著者
伊東 好次郎
出版者
川村学園女子大学
雑誌
川村学園女子大学研究紀要 (ISSN:09186050)
巻号頁・発行日
vol.15, no.1, pp.13-41, 2004-03-15

The Tigris flows on the east side and the Euphrates flows on the west side of Mesopotamia from the north to the south. Mesopotamia is a long flat land between these two big rivers. In the early times of the ancient history the oriental civilization developed and Christianity rooted deep in this area. Countries such as Babylonia, Assyria and Neo-Babylonia rose and fell one after another vieing with each other for power and land. The land is flat in Mesopotamia, so they founded the fortified cities in the wide expanse of plain. People built temples for their gods and goddesses and tombs for their kings in the centres of their cities. They enclosed their cities with high and thick walls against their enemies, especially putting stress on height. Their cities that were founded regularly on the square or oblong ground plan looked austere and stern. They were called the temple-citadels in Mesopotamia and Egypt. Their ruins have still remained. In upper and lower Egypt this type of temple-citadels developed as the trading as well as worshipping centres on the banks of the Nile. In Greece another type of temple-citadels developed under the influence of Asia Minor through the Aegean isles.
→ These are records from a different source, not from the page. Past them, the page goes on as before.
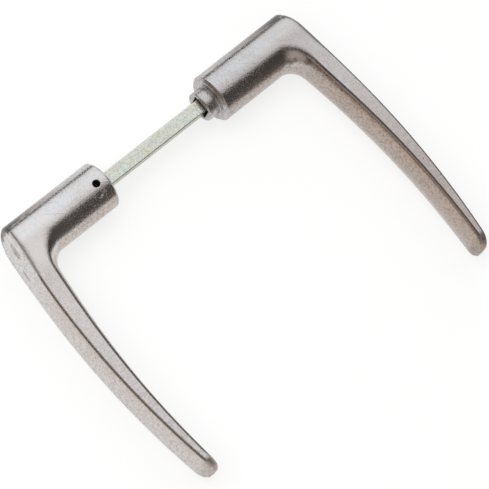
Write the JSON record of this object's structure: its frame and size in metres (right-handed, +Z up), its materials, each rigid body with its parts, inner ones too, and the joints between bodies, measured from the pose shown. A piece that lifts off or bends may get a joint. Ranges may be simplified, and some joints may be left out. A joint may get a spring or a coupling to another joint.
{
  "type": "lever handle set",
  "caption": "Pair of straight-grip cast aluminium lever handles on round necks, joined by a square spindle; one lever has a spigot, the other slides and is held by a set screw.",
  "frame": {"origin": "on the spindle's axis, midway between the ends of the two necks", "axes": "+X along the spindle from the fixed lever to the loose lever, +Y towards the grip tips, +Z up, on the set screw's side, with the set lying flat"},
  "size_m": [0.1694, 0.133, 0.022],
  "materials": {
    "cast_aluminium": "worn, rubbed casting with a dull polish",
    "zinc_plated_steel": "zinc plated with a pale yellow-green tint",
    "spring_steel": "dull grey",
    "black_steel": "blackened",
    "plain_steel": "bright drawn"
  },
  "bodies": {
    "fixed_side": {"fixed_lever": "cast_aluminium", "square_spindle": "zinc_plated_steel", "fixed_sleeve": "spring_steel", "fixing_pin": "plain_steel"},
    "loose_side": {"loose_lever": "cast_aluminium", "loose_sleeve": "spring_steel"},
    "clamp_screw": {"set_screw": "black_steel"}
  },
  "joints": [
    {"name": "lever_slide", "type": "slide", "parent": "fixed_side", "child": "loose_side", "axis": [1, 0, 0], "range_m": [-0.008, 0.012]},
    {"name": "screw_travel", "type": "slide", "parent": "loose_side", "child": "clamp_screw", "axis": [0, 0, 1], "range_m": [0, 0.003]}
  ]
}
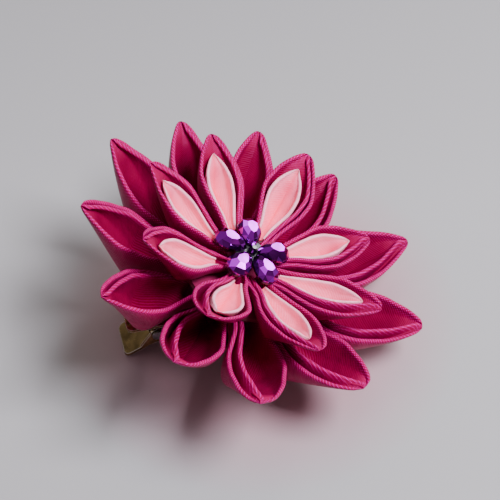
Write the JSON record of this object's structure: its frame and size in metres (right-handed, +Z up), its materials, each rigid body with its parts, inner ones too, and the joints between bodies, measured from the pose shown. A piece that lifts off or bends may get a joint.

As Greece is a mountainous country, the Greeks could not use the same ground plan as the people in Mesopotamia and Egypt. The new type of temple-citadels was first built at the high top of the rocky hill on the semi-circular ground plan by the clever employment of its location in Mycenae of the Peloponnesian Peninsula. This type of the temple-citadel was called 'acropolis' in Greece. Next another acropolis was built on the same ground plan in Tiryns near Mycenae. Then acropolises were reproduced in Athens and other places in Greek mainland. By the development of the acropolises in Greece, a new and more active defence system replaced the old passive methods of defence employed in the ancient Mesopotamia and Egypt.